Generally, however, I find that the biggest perpetrators are middle aged men and young women – especially girls my own age (the young men are usually too busy trying to impress the girls to compete with them!)
If by chance we are forced to exchange a few words, they paste a fake smile and say something in English. Yet their eyes tell me, “I know you are Tamil. I know you know I’m Tamil. But neither of us will acknowledge this fact.” This is the unspoken rule.
After a few years in Canada, I too started to fall into this trap (in a sense, one can’t help it being bombarded from all sides.) Yet one day I thought to myself, “To heck with it! I detest being so fake and mean. I’m confident and comfortable with my Tamil side and I can accept and learn to like you as a Tamil.” So I decided to break tradition, pull down the walls, and do the unthinkable.
I smiled! The next time I saw a Tamil person, I smiled! That simple. That easy. They looked confused and turned around to see if I was smiling at someone behind them. No, I couldn’t be breaking the unspoken rule – that was unheard of!
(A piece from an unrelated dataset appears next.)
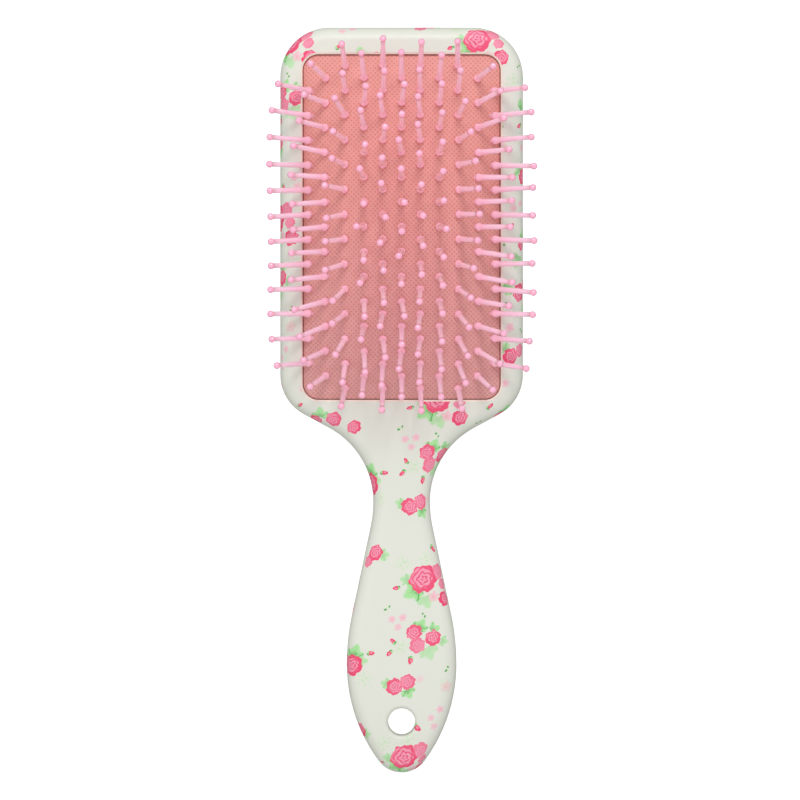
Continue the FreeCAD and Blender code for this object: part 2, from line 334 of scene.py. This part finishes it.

However, the results were beautiful. After a bit of hesitation and confusion, they returned my smile with a real smile – a smile from the heart.
As we stood smiling at each other, something amazing took place. A bond of understanding and appreciation was being formed. We were Tamil – united by history, culture, language, strife and suffering; by a mutual love of each other and therefore of ourselves.
The next time you see a Tamil person, try smiling. You’ll be surprised.
- Megha Kovilan
Related: “Top 25 Signs You are Tamil”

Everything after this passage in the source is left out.